All philosophers and all truly philosophical theologians have held that God is impersonal Reason; Bossuet called Him “La Raison-Dieu.” This Light that lighteth every one that cometh into the world is the source of a principle of certitude; Aristotle, St Augustine, St Thomas Aquinas thus understood it when they said that mind cannot be mistaken.
If we would make an approximate conception of God we must scrupulously follow the advice of St Thomas Aquinas, “Eliminate, eliminate,” then only shall we understand the meaning of the sages who said that negation is fuller than affirmation.
Thousands of years before St Thomas Aquinas, the Hindoos practised his method; for it was the inadequacy of the names used to express the indefinable attributes of divinity that led them always to search for new ones, until at last, all the phenomena of nature having been examined and rejected, the Hindoos in despair cried, “It is impossible to seize that which we seek; it is not this, nor that, nor anything for which we have a name.” At last they came to the conclusion that there was no name worthy of God in the language of humanity, and that all that could be said was, “No, no.”

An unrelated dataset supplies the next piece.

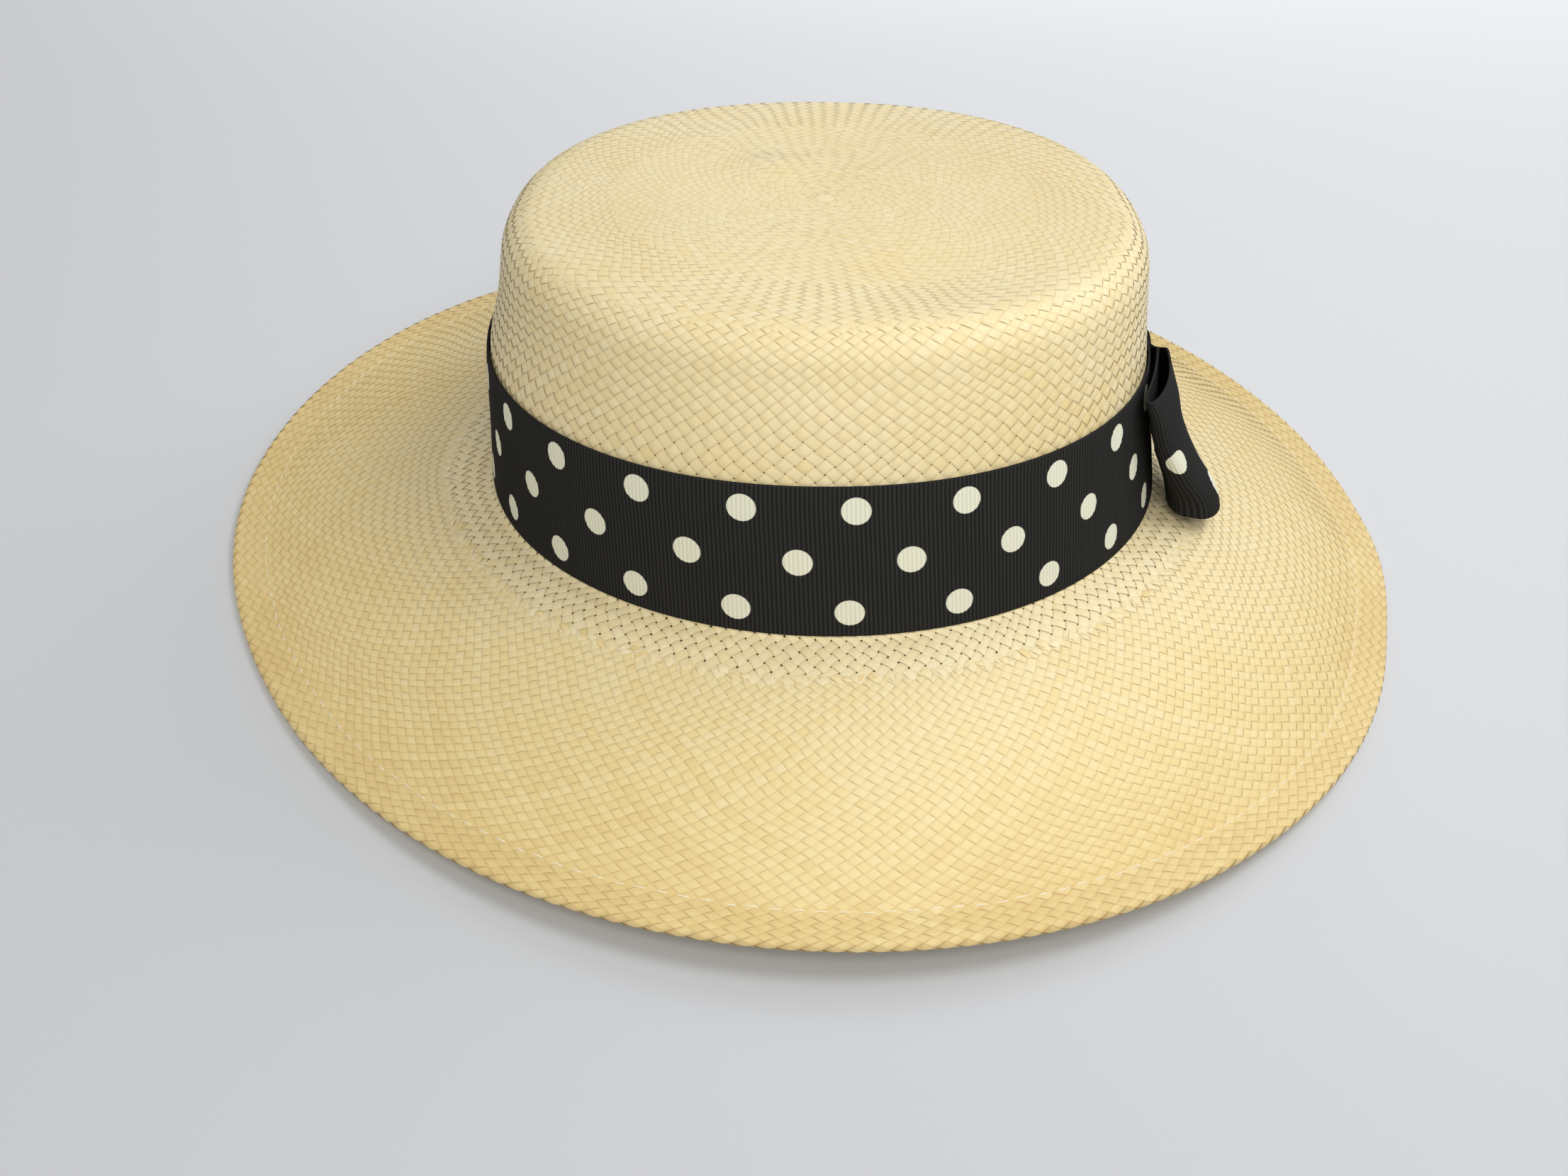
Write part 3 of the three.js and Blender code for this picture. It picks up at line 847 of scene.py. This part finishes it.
INWARD_PROBE = 0.4  # how far inward the normals of a loop are probed
UPPER_DOTS_FROM = 0.68
LOWER_DOTS_TO = 0.32
LOWER_DOTS_BETWEEN = (45.0, 68.0)  # lengths along a loop between which the lower row's dots show
BACK_LOOP_DOTS_START = 0.4
FRONT_LOOP_DOTS_START = 5.0
KNOT_DOTS_START = 8.0
KNOT_ROWS = np.linspace(-KNOT_LENGTH / 2, KNOT_LENGTH / 2, 13)
KNOT_FOLD = 0.12
KNOT_FOLDS = 2


def ribbon_ring(name, surface, length_mm, up_mm, printed):
    """Thin ribbed ribbon: surface holds columns along the ribbon by rows across it, and outward normals.

    printed is 1 where the outer face shows its dots. The inner face has none.
    """
    points, normals = surface
    columns, rows = points.shape[:2]
    selvedge = smooth(*SELVEDGE, np.minimum(up_mm - up_mm[0], up_mm[-1] - up_mm))
    rib_mm = np.broadcast_to(length_mm[:, rows // 2, None], (columns, rows))
    ribs = RIB_HEIGHT * np.sin(2 * np.pi * rib_mm / RIB_PITCH) * selvedge[None, :]
    outer = points + normals * (LOOK_RIBBON / 2 + ribs)[..., None]
    inner = points - normals * (LOOK_RIBBON / 2 - ribs)[..., None]
    both = np.concatenate([outer, inner[:, ::-1]], axis=1)
    wide = 2 * rows
    i = np.arange(columns)[:, None]
    j = np.arange(wide)[None, :]
    a = i * wide + j
    b = ((i + 1) % columns) * wide + j
    c = ((i + 1) % columns) * wide + (j + 1) % wide
    d = i * wide + (j + 1) % wide
    quads = np.stack([a, b, c, d], -1).reshape(-1, 4)
    ups = np.concatenate([up_mm, up_mm[::-1]])
    attributes = {
        "length_mm": np.concatenate([length_mm, length_mm[:, ::-1]], axis=1).ravel(),
        "up_mm": np.broadcast_to(ups[None, :], (columns, wide)).ravel(),
        "rib_mm": np.concatenate([rib_mm, rib_mm], axis=1).ravel(),
        "printed": np.concatenate([printed, 0 * printed], axis=1).ravel(),
    }
    return mesh_object(name, both.reshape(-1, 3), quads, attributes, RIBBON)


def grid_normals(points, outward):
    along = (np.roll(points, -1, axis=0) - np.roll(points, 1, axis=0)) / 2
    across = np.gradient(points, axis=1)
    normals = np.cross(along, across)
    normals /= np.linalg.norm(normals, axis=2, keepdims=True)
    flip = np.sign((normals * outward).sum())
    return normals * flip


def evenly(values_of, start, end, step):
    """Places between start and end that lie evenly along a curve, their lengths and the whole length."""
    dense = np.linspace(start, end, 6001)
    line = values_of(dense)
    run = np.concatenate([[0], np.cumsum(np.linalg.norm(np.diff(line, axis=0), axis=1))])
    count = int(round(run[-1] / step))
    lengths = np.arange(count) * run[-1] / count
    return np.interp(lengths, run, dense), lengths, run[-1]


def hat_band():
    out = CLEARANCE + LOOK_RIBBON / 2

    def middle_line(azimuth):
        return side_point(BAND_MIDDLE + 0 * azimuth, azimuth, out)

    azimuth, run, length = evenly(middle_line, BOW_AZIMUTH - 360, BOW_AZIMUTH, RIB_STEP)
    az, hh = np.meshgrid(azimuth, BAND_LIFT + BAND_ROWS, indexing="ij")
    points = placed(side_point(hh, az, out))
    centre = placed(np.array([0.0, 0.0, BAND_MIDDLE]))
    normals = grid_normals(points, points - centre)
    back = np.interp(BACK_AZIMUTH, azimuth, run)
    lengths = np.tile((run - back)[:, None], len(BAND_ROWS))
    obj = ribbon_ring("ribbon_band", (points, normals), lengths, BAND_ROWS, np.ones(az.shape))
    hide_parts("hat_band")
    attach(obj, "root")


def on_band(length, height, depth):
    _, half_length, _, _ = side_section(height, 0)
    azimuth = BOW_AZIMUTH + length / np.radians(half_length)
    return side_point(height, azimuth, BAND_FACE + depth)


def drop_outline(t, length, depth, tip_off, inset):
    turn = 2 * np.pi * t
    share = (1 - np.cos(turn)) / 2
    opened = smooth(*LOOP_OPENS, share)
    half = mix(LOOP_PINCH, depth, opened) / 2
    base = np.maximum(half, mix(KNOT_DEPTH / 2, half, opened))
    middle = np.maximum(base, mix(base, tip_off, smooth(*LOOP_SWINGS, share)))
    side = np.sign(-np.sin(turn)) * np.abs(np.sin(turn)) ** LOOP_SQUARENESS
    return mix(inset, length - inset, share), middle + side * (half - inset)


def loop_point(t, up, direction, fullness, inset):
    start = KNOT_LENGTH * LOOP_START
    held = (KNOT_HEIGHT - 2 * (RIBBON_THICKNESS + CLEARANCE)) * LOOP_HOLD
    reach = eased(LOOP_ROWS, "up", "reach", up) * LOOP_LENGTH - start
    full_depth = LOOP_DEPTH * fullness
    depth = eased(LOOP_ROWS, "up", "depth", up) * full_depth
    tip_off = eased(LOOP_ROWS, "up", "off", up) * full_depth
    run, out = drop_outline(t, reach, depth, tip_off, inset)
    free = smooth(LOOP_SPREADS[0] * KNOT_LENGTH, LOOP_SPREADS[1] * KNOT_LENGTH, run)
    hang = free * LOOP_DROP * out / LOOP_DEPTH
    height = BAND_MIDDLE + (up - 0.5) * mix(held, RIBBON_WIDTH, free) - hang
    return on_band(direction * (start + run), height, out)


def bow_loop(name, node, direction, fullness, dot_start):
    def measured_line(t):
        return loop_point(t, LOOP_MEASURED_UP, direction, fullness, BOW_INSET)

    places, _, length = evenly(measured_line, 0, 1, RIB_STEP)
    tt, uu = np.meshgrid(places, LOOP_UPS, indexing="ij")
    points = placed(loop_point(tt, uu, direction, fullness, BOW_INSET))
    inside = placed(loop_point(tt, uu, direction, fullness, BOW_INSET + INWARD_PROBE))
    normals = grid_normals(points, points - inside)
    steps = np.linalg.norm(np.diff(points, axis=0), axis=2)
    runs = np.concatenate([np.cumsum(steps[::-1], axis=0)[::-1], np.zeros((1, len(LOOP_UPS)))])
    shown = (runs > LOWER_DOTS_BETWEEN[0]) & (runs < LOWER_DOTS_BETWEEN[1])
    printed = 1.0 - (uu > UPPER_DOTS_FROM) - (uu < LOWER_DOTS_TO) * ~shown
    obj = ribbon_ring(name, (points, normals), runs + dot_start, LOOP_UPS * RIBBON_WIDTH, printed)
    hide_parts(node)
    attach(obj, "root")


def bow_knot():
    def sleeve(turn, run):
        half_depth, half_height = KNOT_DEPTH / 2 - BOW_INSET, KNOT_HEIGHT / 2 - BOW_INSET
        out, up = outline(half_depth, half_height, turn, KNOT_SQUARENESS)
        return on_band(run, BAND_MIDDLE + up, KNOT_DEPTH / 2 + out)

    turns, run, length = evenly(lambda turn: sleeve(turn, 0 * turn), 0, 360, RIB_STEP)
    tt, rr = np.meshgrid(turns, KNOT_ROWS, indexing="ij")
    points = sleeve(tt, rr)
    centre = on_band(rr, BAND_MIDDLE + 0 * rr, KNOT_DEPTH / 2 + 0 * rr)
    folds = KNOT_FOLD * np.cos(2 * np.pi * rr / KNOT_LENGTH * KNOT_FOLDS)
    outward = points - centre
    outward /= np.linalg.norm(outward, axis=2, keepdims=True)
    points = placed(points + outward * (folds[..., None] - KNOT_FOLD))
    normals = grid_normals(points, points - placed(centre))
    lengths = np.tile((run + KNOT_DOTS_START)[:, None], len(KNOT_ROWS))
    ups = KNOT_ROWS - KNOT_ROWS[0]
    obj = ribbon_ring("ribbon_knot", (points, normals), lengths, ups, np.ones(rr.shape))
    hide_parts("bow_knot")
    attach(obj, "root")


hat_band()
bow_loop("ribbon_back_loop", "bow_back_loop", -1, 1.0, BACK_LOOP_DOTS_START)
bow_loop("ribbon_front_loop", "bow_front_loop", 1, FRONT_LOOP_FULLNESS, FRONT_LOOP_DOTS_START)
bow_knot()


# Floor, light and camera, in metres
FLOOR_HALF = 6
FLOOR_RAMP_START = 0.3  # distance before the hat where the floor's ramp of painted shade and light starts
LIGHTS = [  # name, place, target, size, power, colour
    ("behind_camera", (0, -1.0, 0.9), (0, 0, 0.03), 0.8, 8.4, (1.0, 0.975, 0.92)),
    ("right_front", (0.8, 0.6, 0.8), (0, 0, 0.03), 0.8, 4.1, (0.98, 1.0, 1.05)),
    ("over_crown", (0.25, -0.15, 0.6), (0, 0, 0.05), 0.3, 1.3, (0.98, 1.0, 1.06)),
    ("far_floor", (-0.05, 1.1, 0.35), (-0.05, 1.09, 0), 0.4, 2.5, (1.0, 1.0, 1.0)),
]
WORLD_STRENGTH = 0.37
PHOTO_WIDTH_PX = 2212
FOCAL_LENGTH_PX = 2199.6
SENSOR_WIDTH_MM = 36
CAMERA_PLACE = (-0.0210, -0.37441, 0.24464)
CAMERA_FORWARD = np.array([0.0284, 0.8081, -0.5884])
CAMERA_RIGHT = np.array([0.9982, 0.0085, 0.0598])
CAMERA_UP = np.array([-0.0533, 0.5890, 0.8064])


def floor_material():
    """Pale floor with painted light: darker in front of the hat and brighter beyond it."""
    material, nodes, links, shader = new_material("floor")
    place = nodes.new("ShaderNodeNewGeometry")
    split = nodes.new("ShaderNodeSeparateXYZ")
    links.new(place.outputs["Position"], split.inputs["Vector"])
    # painted light: the floor gets lighter the farther it lies beyond the hat
    away = math_node(nodes, links, "ADD", split.outputs["Y"], FLOOR_RAMP_START)
    links.new(ramp(nodes, links, away, FLOOR_COLOURS_WITH_PAINTED_LIGHT), shader.inputs["Base Color"])
    shader.inputs["Roughness"].default_value = 0.9
    return material


def floor():
    corners = [(x * FLOOR_HALF, y * FLOOR_HALF, 0) for x, y in ((-1, -1), (1, -1), (1, 1), (-1, 1))]
    mesh = bpy.data.meshes.new("floor")
    mesh.from_pydata(corners, [], [(0, 1, 2, 3)])
    obj = bpy.data.objects.new("floor", mesh)
    obj.data.materials.append(floor_material())
    bpy.context.scene.collection.objects.link(obj)


def placed_matrix(right, up, back, place):
    columns = np.stack([right, up, back], 1)
    return Matrix([[*columns[r], place[r]] for r in range(3)] + [[0, 0, 0, 1]])


def area_light(name, place, target, size, power, colour):
    data = bpy.data.lights.new(name, "AREA")
    data.shape = "DISK"
    data.size = size
    data.energy = power
    data.color = colour
    obj = bpy.data.objects.new(name, data)
    back = np.array(place, float) - np.array(target, float)
    back /= np.linalg.norm(back)
    right = np.cross([0, 0, 1.0], back)
    right /= np.linalg.norm(right)
    obj.matrix_world = placed_matrix(right, np.cross(back, right), back, place)
    bpy.context.scene.collection.objects.link(obj)


def surroundings():
    world = bpy.data.worlds.new("world")
    bpy.context.scene.world = world
    world.use_nodes = True
    background = world.node_tree.nodes["Background"]
    background.inputs["Color"].default_value = (*WORLD_COLOUR, 1)
    background.inputs["Strength"].default_value = WORLD_STRENGTH


def camera():
    data = bpy.data.cameras.new("camera")
    data.sensor_width = SENSOR_WIDTH_MM
    data.lens = SENSOR_WIDTH_MM * FOCAL_LENGTH_PX / PHOTO_WIDTH_PX
    data.clip_start = 0.01
    data.clip_end = 20
    obj = bpy.data.objects.new("camera", data)
    obj.matrix_world = placed_matrix(CAMERA_RIGHT, CAMERA_UP, -CAMERA_FORWARD, CAMERA_PLACE)
    bpy.context.scene.collection.objects.link(obj)
    bpy.context.scene.camera = obj


floor()
for light in LIGHTS:
    area_light(*light)
surroundings()
camera()
bpy.context.scene.view_settings.view_transform = "Standard"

It is necessary, however, to use names as soon as we possess the ideas. All those which have contributed to the education of humanity have been the production of an impersonal work, the result of a long meditation by the human mind. It has been said that the idea and name of “the Being” for God, originated in the mind of Moses; perhaps this prophet put the last touch. “I Am that I Am” was the name used by him for the Eternal. The Hebrews employed another method when speaking of God, they used the word Il or El. In Hebrew it occurs both in its general sense of strong or hero, and as a name of God. Something equivalent is found in the Zend-Avesta; “Looking around him, Il (Ahuramazda, the Zend name for Ormazd) sees nothing but himself; and Il said, ‘I Am,’ and his name became ‘I Am.’”
But man at times yearns for a closer union with God than is expressed by the name “Being.” When troubled and in pain he says, “My Father!” and he remembers the names which he lisped as a child, and all come crowding to his lips; and He who is above all hears and understands.